There has been the entry of private sector in some areas, like humayun's tomb and jantar mantar - but again they wud only go for the big ticket attractions.

Lloyd said...

Scribina,

It was a very interesting read.....and while outdated, it is apparant that the author was equally as concerned about the issue.
Like you, and the author, I believe that the resources are few and/or are manipulated through a very poorly managed system. While I hail from the USA, I do not profess that all of what we do is "the right thing". However, when it comes to the preservation of sites of national/international significance, the US model seems to work very well. I would like to see something similar adopted by India....or a hybrid of the successful systems of other nations.....but something more need to be done.

shridhan said...

Hi.

It is another great post of yours!

I hope there are more Indians who think and act about the issue as you do.
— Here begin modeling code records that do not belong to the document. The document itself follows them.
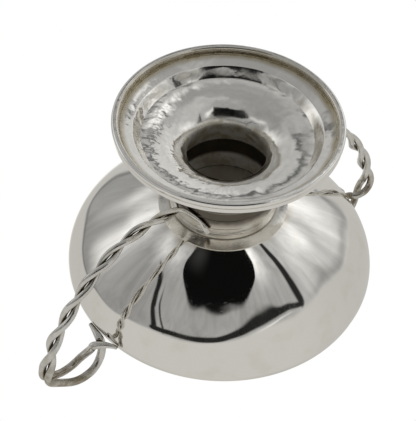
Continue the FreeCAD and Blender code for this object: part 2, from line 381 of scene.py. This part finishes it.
def turned(name, outline, material, side=None):
    """A piece turned about the Z axis from the (radius, height) places of its outline.

    A place on the axis becomes a single point. side holds 1 or -1 for each place, for the two
    faces of a sheet, and is kept on the mesh.
    """
    mesh = bpy.data.meshes.new(name)
    shape = bmesh.new()
    face_side = shape.verts.layers.float.new("side")
    rings = []
    for index, (radius, height) in enumerate(outline):
        if radius < 1e-7:
            ring = [shape.verts.new((0.0, 0.0, height))]
        else:
            ring = []
            for turn in range(TURNS):
                angle = 2 * math.pi * turn / TURNS
                ring.append(shape.verts.new((radius * math.cos(angle),
                                             radius * math.sin(angle), height)))
        for corner in ring:
            corner[face_side] = side[index] if side else 1.0
        rings.append(ring)
    for index, ring in enumerate(rings):
        other = rings[(index + 1) % len(rings)]
        if len(ring) == 1 and len(other) == 1:
            continue
        for turn in range(TURNS):
            onward = (turn + 1) % TURNS
            if len(ring) == 1:
                shape.faces.new((ring[0], other[turn], other[onward]))
            elif len(other) == 1:
                shape.faces.new((ring[onward], ring[turn], other[0]))
            else:
                shape.faces.new((ring[onward], ring[turn], other[turn], other[onward]))
    bmesh.ops.recalc_face_normals(shape, faces=shape.faces)
    shape.to_mesh(mesh)
    shape.free()
    return placed(name, mesh, material)


def placed(name, mesh, material):
    """An object at the origin for a mesh, shaded smooth up to its sharp corners."""
    piece = bpy.data.objects.new(name, mesh)
    bpy.context.scene.collection.objects.link(piece)
    mesh.polygons.foreach_set("use_smooth", [True] * len(mesh.polygons))
    mesh.set_sharp_from_angle(angle=CORNER)
    mesh.materials.clear()
    mesh.materials.append(material)
    return piece


def foot_rim_outline(low, high):
    """The round wire that the bowl stands on, filed flat below and above."""
    middle = (high.x - RIM_WIRE_WIDTH / 2, (low.z + high.z) / 2)
    half_flat = RIM_WIRE_FLAT / 2
    half_height = (high.z - low.z) / 2
    bulge = RIM_WIRE_WIDTH / 2 - half_flat
    radius = (half_height ** 2 + bulge ** 2) / (2 * bulge)
    spread = math.degrees(math.asin(half_height / radius))
    reach = bulge + half_flat - radius
    outer = sweep((middle[0] + reach, middle[1]), radius, -spread, spread, 18)
    inner = sweep((middle[0] - reach, middle[1]), radius, 180 - spread, 180 + spread, 18)
    return (outer + run((middle[0] + half_flat, high.z), (middle[0] - half_flat, high.z), 4)
            + inner + run((middle[0] - half_flat, low.z), (middle[0] + half_flat, low.z), 4))


def band_outline(low, high):
    """The flat band above the rim wire, with a softened outer edge."""
    inner = high.x - BAND_WIDTH
    rounded = (high.x - BAND_ROUND, high.z - BAND_ROUND)
    return (run((inner, low.z), (high.x, low.z), 6)
            + run((high.x, low.z), (high.x, rounded[1]), 4)
            + sweep(rounded, BAND_ROUND, 0, 90, 8)
            + run((rounded[0], high.z), (inner, high.z), 5)
            + run((inner, high.z), (inner, low.z), 6))


def rounded_step(low, high, count=16):
    """The step of the foot sheet, with both its bends eased by hand."""
    places = []
    for step in range(count):
        share = step / count
        eased = share * share * (3 - 2 * share)
        climb = (1 - STEP_EASE) * share + STEP_EASE * eased
        places.append((low[0] + (high[0] - low[0]) * share,
                       low[1] + (high[1] - low[1]) * climb))
    return places


def sheet_face(low, high, outer, bore, offset):
    """One face of the foot sheet, from its edge up to the neck: 0 below, SHEET above."""
    neck_bore = bore - NECK_FLARE
    neck_base = low.z + DOME_HEIGHT
    dome_turned, lip_turned = math.radians(DOME_TURN), math.radians(LIP_TURN)
    lip = (neck_bore + LIP, neck_base)
    mouth = (lip[0] + (MOUTH - LIP) * math.sin(lip_turned),
             lip[1] + (MOUTH - LIP) * math.cos(lip_turned))
    dome = (mouth[0] + (DOME - MOUTH) * math.sin(dome_turned),
            mouth[1] + (DOME - MOUTH) * math.cos(dome_turned))
    tilt = math.asin((dome[0] - (STEP_RADIUS - STEP_RUN)) / DOME)
    ridge = (dome[0] - (DOME - offset) * math.sin(tilt),
             dome[1] - (DOME - offset) * math.cos(tilt))
    step_rise = dome[1] - DOME * math.cos(tilt) - low.z - FLANGE_DISH
    shift = offset * math.tan(math.atan2(step_rise, STEP_RUN) / 2)
    step_low = (STEP_RADIUS + shift, low.z + FLANGE_DISH + offset)
    step_high = (ridge[0] + shift, ridge[1])
    return (run((outer, low.z + offset), step_low, 16)
            + rounded_step(step_low, step_high)
            + sweep(dome, DOME - offset, -90 - math.degrees(tilt), -90 - DOME_TURN, 26)
            + sweep(mouth, MOUTH - offset, -90 - DOME_TURN, -90 - LIP_TURN, 14)
            + sweep(lip, LIP - offset, -90 - LIP_TURN, -180, 12)
            + run((neck_bore + offset, neck_base), (bore + offset, high.z), 26)
            + [(bore + offset, high.z)])


def collar_outline(low, high, bowl_skin, line_steps=8):
    """The turned collar with its fine cut lines, ending against the bowl's bottom."""
    bore = high.x - COLLAR_WALL
    top = bowl_skin(bore)
    meet = bore
    while bowl_skin(meet) < high.z:
        meet += MEETING_STEP
    outline = run((bore, low.z), (high.x - COLLAR_ROUND, low.z), 6)
    outline += sweep((high.x - COLLAR_ROUND, low.z + COLLAR_ROUND), COLLAR_ROUND, -90, 0, 8)
    height = low.z + COLLAR_ROUND
    half = LINE_WIDTH / 2
    for line in COLLAR_LINES:
        middle = low.z + line
        outline += run((high.x, height), (high.x, middle - half), 6)
        for step in range(line_steps):
            share = 2 * step / line_steps - 1
            outline.append((high.x - LINE_DEPTH * (1 - share * share), middle + half * share))
        height = middle + half
    outline += run((high.x, height), (high.x, high.z), 6)
    outline += run((high.x, high.z), (meet, high.z), 4)
    outline += run((meet, high.z), (bore, top), 3)
    outline += run((bore, top), (bore, low.z), 24)
    return outline


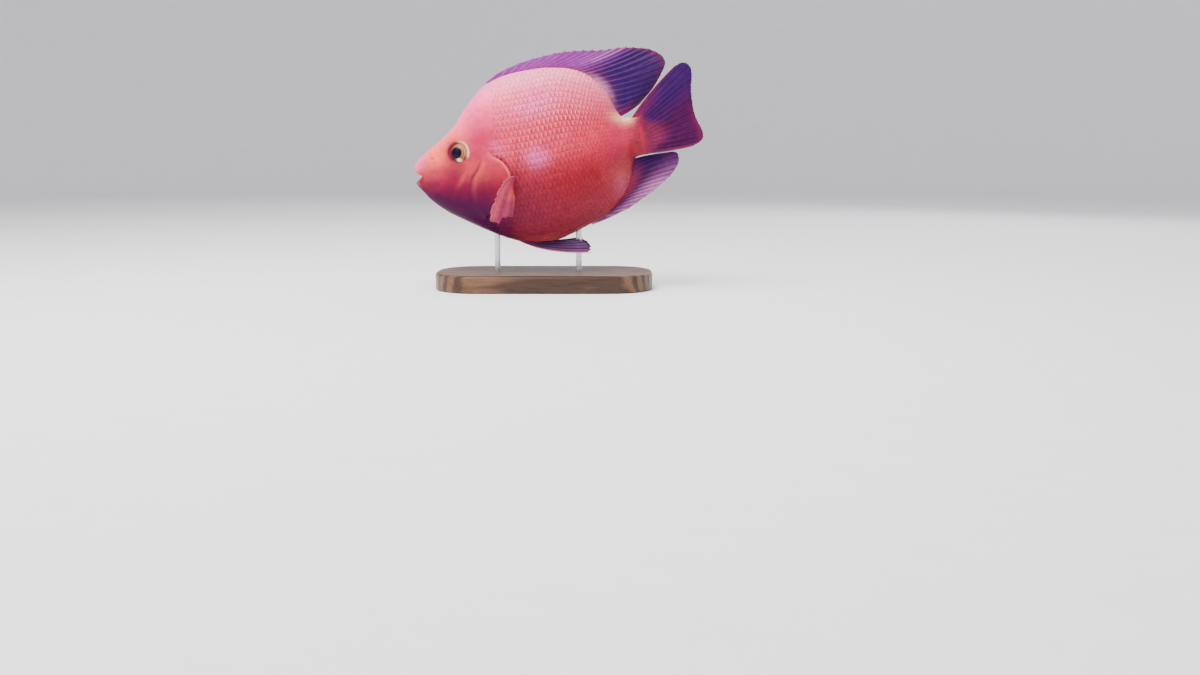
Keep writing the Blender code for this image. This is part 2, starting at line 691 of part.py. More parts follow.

There are two ways which I think would help preserving India's heritage. First, people need to be educated, made aware and proud that they have inherited so much. Then the economical benefit of this heritage has to be highlighted for the people. I think things will change.

For example, every district in Tamil Nadu has temples over centuries or millenium old. Religious places will be alright, given that religion is big here.

Apart from the world heritage of Ajanta and Ellora, almost every district in Maharashtra has similar caves on a smaller scale. They are a piece of art as well as heritage of the Buddihist, Hindu and Jain history.

There are medieval forts in Maharashtra, most of them are ruins.
We need to be proud of these things as Americans are proud of their history. That, for me will be the turning point of when these ruins will have their preservation.

The present central government seems to be doing it. Because we are now seeing adverts of Jammu Kashimir , Orissa, Madhya Pradesh, Maharashtra, the North-East tourism apart from just 'Incredible India' limited to the Taj Mahal, Rajasthan or Kerala.